Rows from an object dataset
════

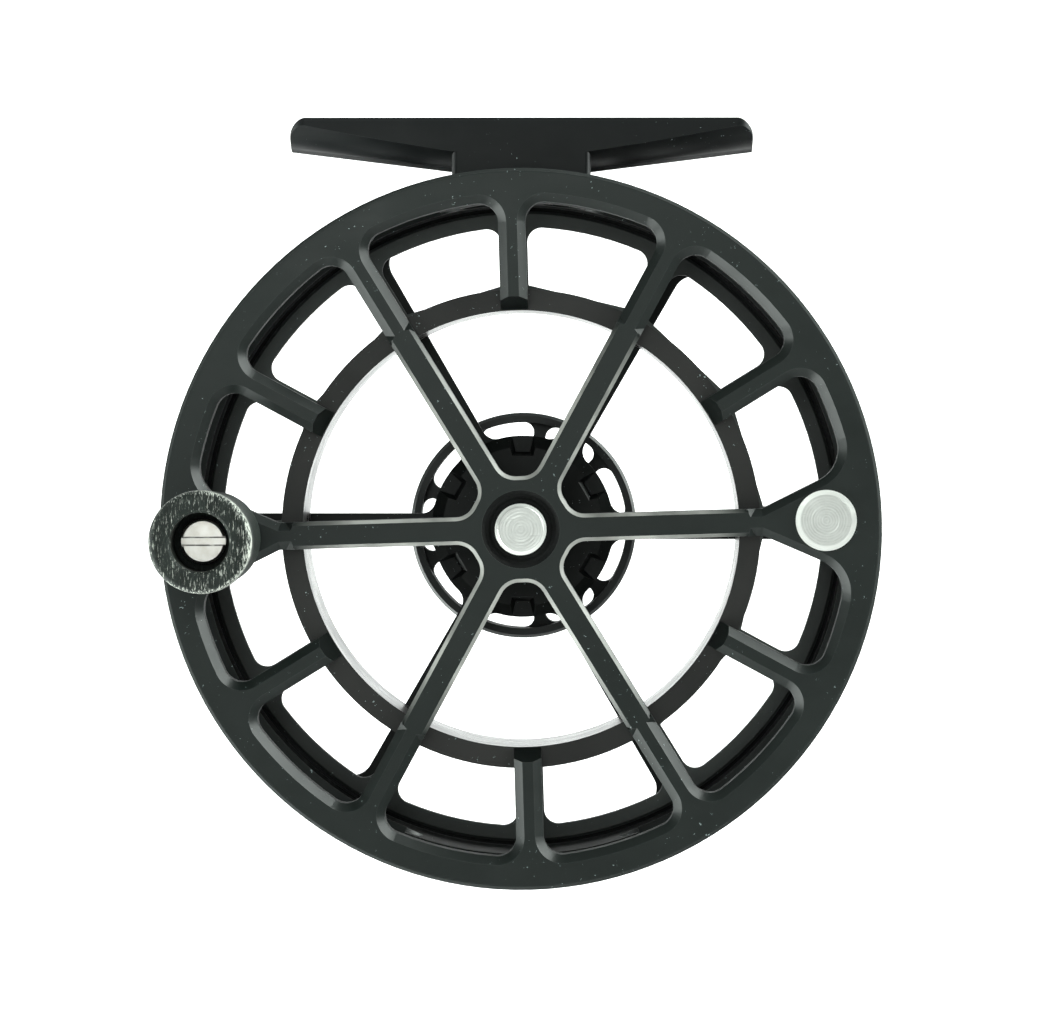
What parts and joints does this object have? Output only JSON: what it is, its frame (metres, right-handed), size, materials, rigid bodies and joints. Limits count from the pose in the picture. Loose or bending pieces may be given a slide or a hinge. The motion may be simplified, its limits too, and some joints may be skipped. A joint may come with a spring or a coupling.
{
  "type": "fly reel",
  "caption": "Ported large-arbor fly reel with open frame, crank handle, counterweight, sealed disc drag, rear drag knob and a coned foot for a rod's reel seat.",
  "frame": {"origin": "on the rod's axis, at the middle of the foot's length", "axes": "+X along the rod, +Y from the spool's handle side to the drag knob, +Z from the reel's axle up to the rod"},
  "size_m": [0.098, 0.0659, 0.1052],
  "materials": {
    "anodised_dark": "satin dark grey anodised aluminium",
    "anodised_foot": "satin blue-black anodised aluminium",
    "bright_aluminium": "fine turned",
    "grip_phenolic": "canvas phenolic, dark green-black with pale fibres",
    "stainless": "turned stainless steel",
    "bearing_steel": "polished",
    "black_plastic": "moulded acetal",
    "seal_rubber": "matt",
    "disc_fibre": "woven carbon friction lining",
    "bronze": "sintered bronze"
  },
  "bodies": {
    "frame": {"frame_front_ring": "anodised_dark", "frame_back_plate": "anodised_dark", "frame_lower_pillar": "anodised_dark", "frame_foot_bridge": "anodised_dark", "reel_foot": "anodised_foot", "foot_screws": "stainless", "spindle": "stainless", "drag_fixed_plate": "stainless", "friction_disc_front": "disc_fibre", "friction_disc_rear": "disc_fibre", "pressure_plate": "stainless", "belleville_springs": "stainless", "housing_snap_ring": "stainless", "front_seal": "seal_rubber", "click_pawl_pin": "stainless", "click_leaf_spring": "stainless", "knob_screw": "stainless", "detent_spring": "stainless"},
    "drag_rotor": {"drag_drive_sleeve": "stainless", "sleeve_bushes": "bronze", "drag_rotor_disc": "stainless", "click_gear": "black_plastic"},
    "push_group": {"push_pins": "stainless", "thrust_washer": "stainless"},
    "drag_knob": {"drag_knob": "anodised_dark"},
    "drag_nut": {"drag_nut": "bronze"},
    "click_pawl": {"click_pawl": "black_plastic"},
    "detent_ball": {"detent_ball": "bearing_steel"},
    "spool_core": {"bearing_inner_rings": "bearing_steel"},
    "spool": {"spool_front_flange": "anodised_dark", "spool_arbor": "anodised_dark", "spool_rear_flange": "anodised_dark", "counterweight": "bright_aluminium", "hub_cap": "black_plastic", "latch_clip": "stainless", "hub_snap_ring": "stainless", "button_spring": "stainless", "bearing_outer_rings": "bearing_steel", "bearing_balls": "bearing_steel", "clutch_shell": "bearing_steel", "clutch_rollers": "bearing_steel", "handle_post": "stainless", "handle_bush": "black_plastic", "handle_washer": "black_plastic", "handle_screw": "bright_aluminium"},
    "release_button": {"release_button": "bright_aluminium"},
    "handle_knob": {"handle_knob": "grip_phenolic"}
  },
  "joints": [
    {"name": "drag_slip", "type": "hinge", "parent": "frame", "child": "drag_rotor", "pos_m": [0, -0.0135, -0.06072], "axis": [0, 1, 0], "continuous": true},
    {"name": "spool_lift", "type": "slide", "parent": "drag_rotor", "child": "spool_core", "axis": [0, -1, 0], "range_m": [0, 0.04], "deforming": ["latch_clip"]},
    {"name": "spool_spin", "type": "hinge", "parent": "spool_core", "child": "spool", "pos_m": [0, -0.0135, -0.06072], "axis": [0, 1, 0], "continuous": true},
    {"name": "handle_spin", "type": "hinge", "parent": "spool", "child": "handle_knob", "pos_m": [-0.04158, -0.0135, -0.06195], "axis": [0, 1, 0], "continuous": true},
    {"name": "release_button_press", "type": "slide", "parent": "spool", "child": "release_button", "axis": [0, 1, 0], "range_m": [0, 0.0011], "stiffness_N_per_m": 2000, "springref_m": -0.0008, "deforming": ["button_spring"]},
    {"name": "drag_knob_turn", "type": "hinge", "parent": "frame", "child": "drag_knob", "pos_m": [0, -0.0135, -0.06072], "axis": [0, -1, 0], "range_deg": [0, 300]},
    {"name": "drag_nut_travel", "type": "slide", "parent": "drag_knob", "child": "drag_nut", "axis": [0, -1, 0], "range_m": [0, 0.0006]},
    {"name": "push_pin_travel", "type": "slide", "parent": "frame", "child": "push_group", "axis": [0, -1, 0], "range_m": [0, 0.0006], "deforming": ["belleville_springs"]},
    {"name": "click_pawl_swing", "type": "hinge", "parent": "frame", "child": "click_pawl", "pos_m": [0.0046, 0.0114, -0.05275], "axis": [0, 1, 0], "range_deg": [0, 9], "stiffness_Nm_per_rad": 0.004, "springref_deg": -11.46, "deforming": ["click_leaf_spring"]},
    {"name": "detent_ball_press", "type": "slide", "parent": "frame", "child": "detent_ball", "axis": [0, -1, 0], "range_m": [0, 0.0003], "stiffness_N_per_m": 800, "springref_m": -0.0006, "deforming": ["detent_spring"]}
  ],
  "couplings": [
    {"joint": "drag_nut_travel", "follows": "drag_knob_turn", "m_per_rad": 0.00011459},
    {"joint": "push_pin_travel", "follows": "drag_knob_turn", "m_per_rad": 0.00011459}
  ]
}
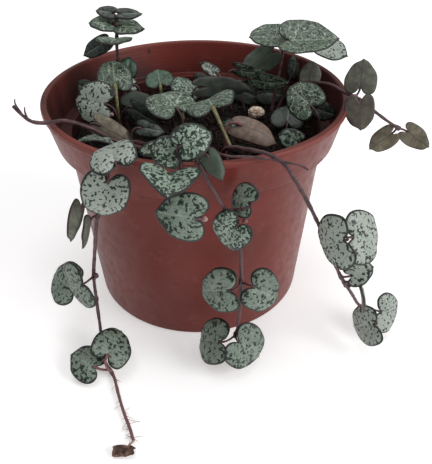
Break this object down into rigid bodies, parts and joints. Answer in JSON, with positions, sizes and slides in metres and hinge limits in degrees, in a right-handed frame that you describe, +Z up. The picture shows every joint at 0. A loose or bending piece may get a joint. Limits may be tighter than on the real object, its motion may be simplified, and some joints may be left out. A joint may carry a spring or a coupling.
{
  "type": "potted_string_of_hearts",
  "caption": "Young string of hearts vine in a round terracotta-coloured plastic nursery pot, mottled silver heart-shaped leaves on purple stems that trail over the rim",
  "frame": {"origin": "centre of the pot's underside", "axes": "+Z up, out of the pot's mouth; -Y to the front, the side most of the stems trail over"},
  "size_m": [0.1516, 0.1648, 0.1146],
  "materials": {
    "pot_plastic": "satin",
    "compost": "matte",
    "pumice": "matte",
    "stem": "satin",
    "leaf": "satin",
    "dried_leaf": "matte"
  },
  "bodies": {
    "root": {"dried_leaf": "dried_leaf", "leaf_back_left_1": "leaf", "leaf_back_left_2": "leaf", "leaf_back_left_3": "leaf", "leaf_back_left_4": "leaf", "leaf_back_left_5": "leaf", "leaf_back_left_6": "leaf", "leaf_back_right_1": "leaf", "leaf_back_right_2": "leaf", "leaf_back_right_3": "leaf", "leaf_centre_1": "leaf", "leaf_centre_2": "leaf", "leaf_centre_3": "leaf", "leaf_centre_4": "leaf", "leaf_centre_5": "leaf", "leaf_centre_6": "leaf", "leaf_cluster_1": "leaf", "leaf_cluster_2": "leaf", "leaf_cluster_3": "leaf", "leaf_cluster_4": "leaf", "leaf_inner_1": "leaf", "leaf_inner_10": "leaf", "leaf_inner_2": "leaf", "leaf_inner_3": "leaf", "leaf_inner_4": "leaf", "leaf_inner_5": "leaf", "leaf_inner_6": "leaf", "leaf_inner_7": "leaf", "leaf_inner_8": "leaf", "leaf_inner_9": "leaf", "leaf_left_1": "leaf", "leaf_left_2": "leaf", "leaf_left_3": "leaf", "leaf_left_4": "leaf", "leaf_left_5": "leaf", "leaf_left_6": "leaf", "leaf_left_7": "leaf", "leaf_left_8": "leaf", "leaf_right_1": "leaf", "leaf_right_2": "leaf", "leaf_right_3": "leaf", "leaf_right_4": "leaf", "leaf_right_front_1": "leaf", "leaf_right_front_2": "leaf", "leaf_right_front_3": "leaf", "leaf_right_front_4": "leaf", "leaf_right_front_5": "leaf", "leaf_right_front_6": "leaf", "leaf_short_1": "leaf", "pot": "pot_plastic", "pumice_lump": "pumice", "runner_left": "stem", "shoot_back_left": "stem", "shoot_back_right": "stem", "soil": "compost", "stem_centre": "stem", "stem_left": "stem", "stem_right": "stem", "stem_right_front": "stem", "stem_short": "stem"}
  },
  "joints": []
}
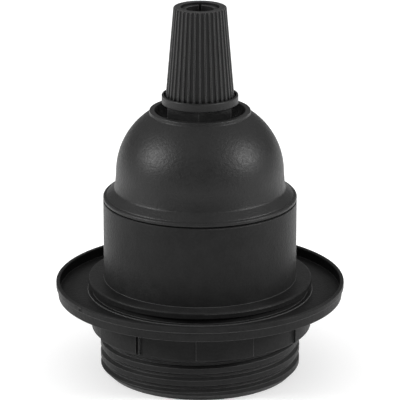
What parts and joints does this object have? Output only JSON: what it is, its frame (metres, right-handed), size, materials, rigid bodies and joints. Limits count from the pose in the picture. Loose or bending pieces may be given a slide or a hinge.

════

Request
Within the listing above, find every line containing the string "that" and return it.

The completed task
Break this object down into rigid bodies, parts and joints. Answer in JSON, with positions, sizes and slides in metres and hinge limits in degrees, in a right-handed frame that you describe, +Z up. The picture shows every joint at 0. A loose or bending piece may get a joint. Limits may be tighter than on the real object, its motion may be simplified, and some joints may be left out. A joint may carry a spring or a coupling.
  "caption": "Young string of hearts vine in a round terracotta-coloured plastic nursery pot, mottled silver heart-shaped leaves on purple stems that trail over the rim",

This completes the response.